The Torah and the Spirit
The rabbis believe that the Torah was given on Mount Sinai at Shavuot. There is some evidence for this. If you compare what happens in Acts chapter 2 with what happens in the Exodus narrative on Mount Sinai, there are some interesting similarities and contrasts.
There is fire on Sinai, and tongues of fire appear in Acts 2.
There is the sound of the shofar in Exodus 19 and the sound of a mighty rushing wind on Shavuot 30 CE. Sometimes a fast wind can sound like a trumpet.
God gives the Torah on tablets of stone, and in Acts, He writes His Torah on the hearts of men, as Jeremiah prophesied (Jer. 31:31-33).

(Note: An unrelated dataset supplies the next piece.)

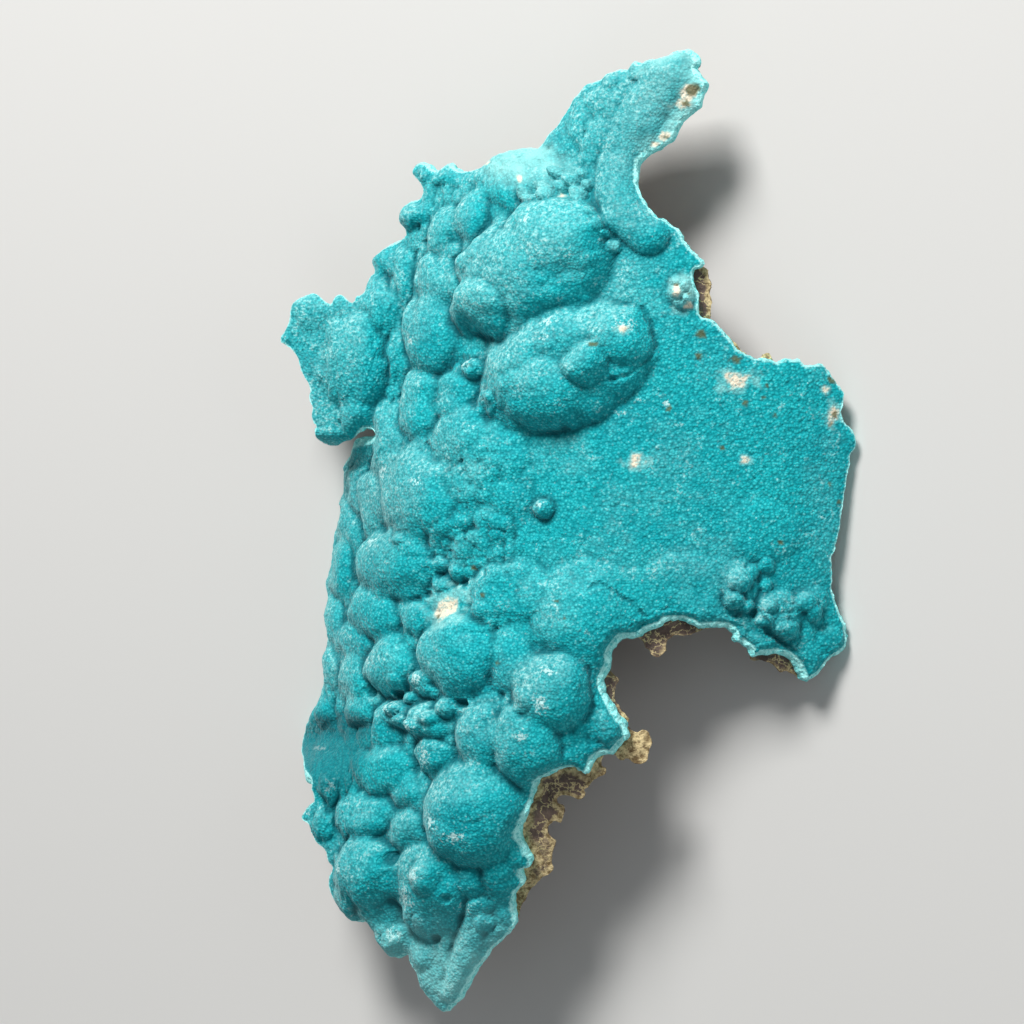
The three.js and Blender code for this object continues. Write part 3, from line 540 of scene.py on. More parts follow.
# Broken edges
# The crust snapped off along a ragged line. The rind below it broke further out in the bay and
# at the upper right, where it shows as thin brown flaps with crumbling edges.
CRUST_EDGE = [
    (-8.1, -62.4), (-8.9, -62.2), (-9.8, -61.2), (-10.8, -60.1), (-11.4, -58.9), (-11.9, -57.4),
    (-12.7, -56.2), (-12.9, -55.3), (-14.4, -55.6), (-15.2, -55.5), (-16, -54.5), (-16.9, -53.3),
    (-17.2, -52), (-17.9, -51.1), (-18.9, -51.2), (-20.2, -51.1), (-21, -50.1), (-22.1, -48.7),
    (-22.8, -47.2), (-22.9, -45.8), (-22.4, -44.5), (-22.9, -43.7), (-23.3, -42.4), (-24.4, -41.4),
    (-25, -40.3), (-25.5, -38.9), (-26.3, -38.2), (-25.4, -36.8), (-24.7, -36), (-25, -34.7),
    (-25.1, -33.5), (-26, -32.4), (-26.1, -31), (-26.4, -29.5), (-25.8, -27.2), (-25.3, -26.2),
    (-24.4, -24.7), (-23.7, -23.1), (-23.2, -21.2), (-23, -19.7), (-23.3, -18.3), (-22.9, -16.6),
    (-22.8, -15.4), (-23, -13.5), (-22.8, -11.8), (-22.9, -9.9), (-23, -8.7), (-22.6, -7.6),
    (-22.4, -5.8), (-22.1, -4.1), (-21.7, -2.2), (-21, -1), (-21, 0.3), (-21.4, 0.9), (-21, 1.7),
    (-20.6, 3), (-20.6, 4), (-20.8, 5.1), (-20.9, 6.1), (-20.2, 6.9), (-19.8, 8), (-18.6, 8.5),
    (-17.6, 8.7), (-16.9, 9.6), (-17.4, 10.4), (-18.3, 10.6), (-19, 10.2), (-19.8, 9.2),
    (-20.8, 8.8), (-21.6, 8.4), (-22.7, 8.4), (-23.8, 8.8), (-24.6, 9.6), (-24.5, 10.7),
    (-25, 11.7), (-25, 13.2), (-25.4, 14.2), (-25.2, 15.5), (-26.2, 17.3), (-26.8, 19),
    (-27.6, 20.3), (-28.7, 21.1), (-29.1, 21.7), (-28.4, 22.8), (-27.8, 24.2), (-27.7, 25.5),
    (-27.3, 26.3), (-26, 27), (-24.8, 27.3), (-23.7, 26.8), (-22.8, 26), (-22.1, 26.9),
    (-21.3, 27.1), (-20, 26.3), (-19.4, 27), (-18.5, 27.3), (-18.2, 28.4), (-17.7, 29.4),
    (-17, 29.8), (-17.2, 31.1), (-16.4, 32.3), (-15.4, 33.2), (-14.4, 33.7), (-13.3, 34.4),
    (-13.2, 35.3), (-13.8, 35.9), (-14, 36.9), (-13.5, 38), (-12.5, 38.8), (-11.4, 39.2),
    (-11.1, 40.3), (-11.6, 41.3), (-12.3, 42.2), (-12.2, 43), (-11.5, 43.6), (-10.8, 43.5),
    (-10, 42.8), (-9.1, 42.7), (-8.4, 43.2), (-7.8, 43.5), (-7.2, 43), (-6.2, 42.5), (-5, 42.6),
    (-3.3, 43.2), (-1.9, 44.5), (1, 45.3), (2.2, 45.4), (3.3, 45.2), (3.9, 46.1), (4.9, 47.3),
    (6, 48.6), (6.9, 50.1), (7.8, 51.5), (8.7, 52.6), (9.5, 53.5), (11, 54), (12, 54.8),
    (13.3, 55.2), (14.3, 55.2), (15.1, 56.3), (15.9, 55.9), (16.8, 56.4), (18.1, 56.7),
    (19.1, 56.9), (19.9, 57.3), (21.2, 57.7), (22, 57.5), (22.7, 56.9), (23.1, 56.1),
    (22.7, 55.3), (23.3, 54.4), (23.8, 53.9), (23.7, 53), (23.3, 51.9), (23.1, 50.9), (22.5, 50.3),
    (21.5, 49.5), (20.6, 48.4), (19.8, 46.9), (19.1, 46.3), (18.1, 45.6), (17, 45.1), (16.1, 44.4),
    (15.7, 43.4), (15.5, 41.9), (15.7, 40.5), (16.3, 39.2), (17.1, 38), (18, 36.8), (18.9, 36.5),
    (19.9, 35.8), (20.9, 35.1), (21.5, 33.8), (22.4, 32.7), (23.4, 31.7), (23.7, 30.9),
    (22.7, 30.3), (22.6, 29), (22.9, 27.9), (23.3, 26.8), (23.1, 25.6), (23.6, 24.4), (24.9, 23.9),
    (25.5, 23.4), (26.4, 22.5), (27.1, 21.6), (28, 20.4), (29.1, 19.8), (29.9, 19.3), (30.8, 19.1),
    (32.3, 19), (33.3, 18.6), (34.3, 19.2), (35.1, 19), (36.2, 19), (36.7, 18.3), (38.1, 18.4),
    (39, 18.3), (40, 16.9), (40.8, 15.9), (41.4, 15.2), (41.6, 14.4), (41.2, 13), (41.2, 11.7),
    (41.6, 11.1), (42.5, 10.3), (43, 9), (42.9, 8), (42.2, 7.1), (42.2, 6.1), (41.9, 4.6),
    (41.7, 3), (41.3, 0.3), (41.1, -1.6), (40.8, -3.3), (40.3, -4.7), (39.9, -6), (40, -7.4),
    (40, -9.5), (40.5, -10.8), (41.2, -12.6), (41.9, -13.9), (42.2, -15.2), (42, -16.8),
    (41, -17.8), (39.7, -18.7), (38.7, -20.1), (37.7, -20.9), (36.4, -21.1), (36, -20.2),
    (35.6, -19.3), (34.8, -18.4), (33.6, -17.9), (32.3, -17.8), (31, -17.9), (30.1, -18.2),
    (29.5, -17), (28.7, -16.4), (27.8, -16.1), (27.7, -15.2), (26.9, -14.6), (25.8, -14.4),
    (24, -14.5), (23.1, -14.5), (22.3, -13.9), (20.9, -13.5), (19.2, -13.7), (18.6, -14.3),
    (16.9, -14.9), (15.9, -15.5), (15, -15.7), (13.6, -15.9), (13, -16.5), (12.5, -17.4),
    (12.3, -18.7), (12, -19.7), (11.4, -20.9), (11.5, -22), (12, -23.2), (12.6, -24),
    (13.3, -25.3), (14.1, -26.2), (14.5, -27.2), (14.6, -28.1), (14, -28.9), (13.1, -29.8),
    (12.3, -30.5), (11.3, -30.4), (10.3, -30.9), (9.9, -31.9), (9.3, -32.8), (8.5, -32.6),
    (7.4, -31.8), (6, -32), (4.7, -32.6), (3.5, -33.2), (2.8, -34.3), (2.5, -35.8), (2, -37.2),
    (1.4, -38.5), (0.9, -39.8), (1, -41), (1.7, -42.2), (2.3, -43.2), (2.2, -44.1), (1.2, -44.6),
    (1.3, -45.6), (1.4, -46.4), (0.6, -47.2), (0.1, -48.4), (0.1, -49.7), (0.3, -51.2), (0, -52),
    (-0.8, -53.1), (-1.8, -53.9), (-2.9, -54.9), (-3.9, -56.4), (-4.8, -57.8), (-5.8, -59.5),
    (-6.4, -60.8), (-7.3, -61.4),
]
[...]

3,000 people are judged after the golden calf incident, while 3,000 people receive new life and go into the waters of immersion in Acts 2.
Peter, who is prone to gaffes, touched by the Holy Spirit, looks at his fellow Jews. The man who not only cut the ear off of the high priest’s servant but denied the Lord three times stands up and gives the most eloquent of sermons. Jewish people and converts to Judaism have come from all over the world for this holiday (Acts 2:5-10).
Peter preaches with such power that the people cry out to him, “What must we do?!” He tells them to repent and be immersed in water. There’s a great revival in Jerusalem as the immersion tanks that were used in Temple worship (archaeologists have uncovered over 50 of them around the Temple mount) are now repurposed to symbolize dying and being raised from the dead. They go down into the water dead in their sin and come up in newness of life (Romans 6:1-4).
Shavuot is also called First Fruits because there is a first fruit offering. Yeshua is the first fruits from among the dead at His resurrection, but these are the first fruits of His labor as His movement grows from 120 to over 3,000.
The task is almost finished. We must take the gospel to the ends of the earth, and then the end will come (Matt. 24:14).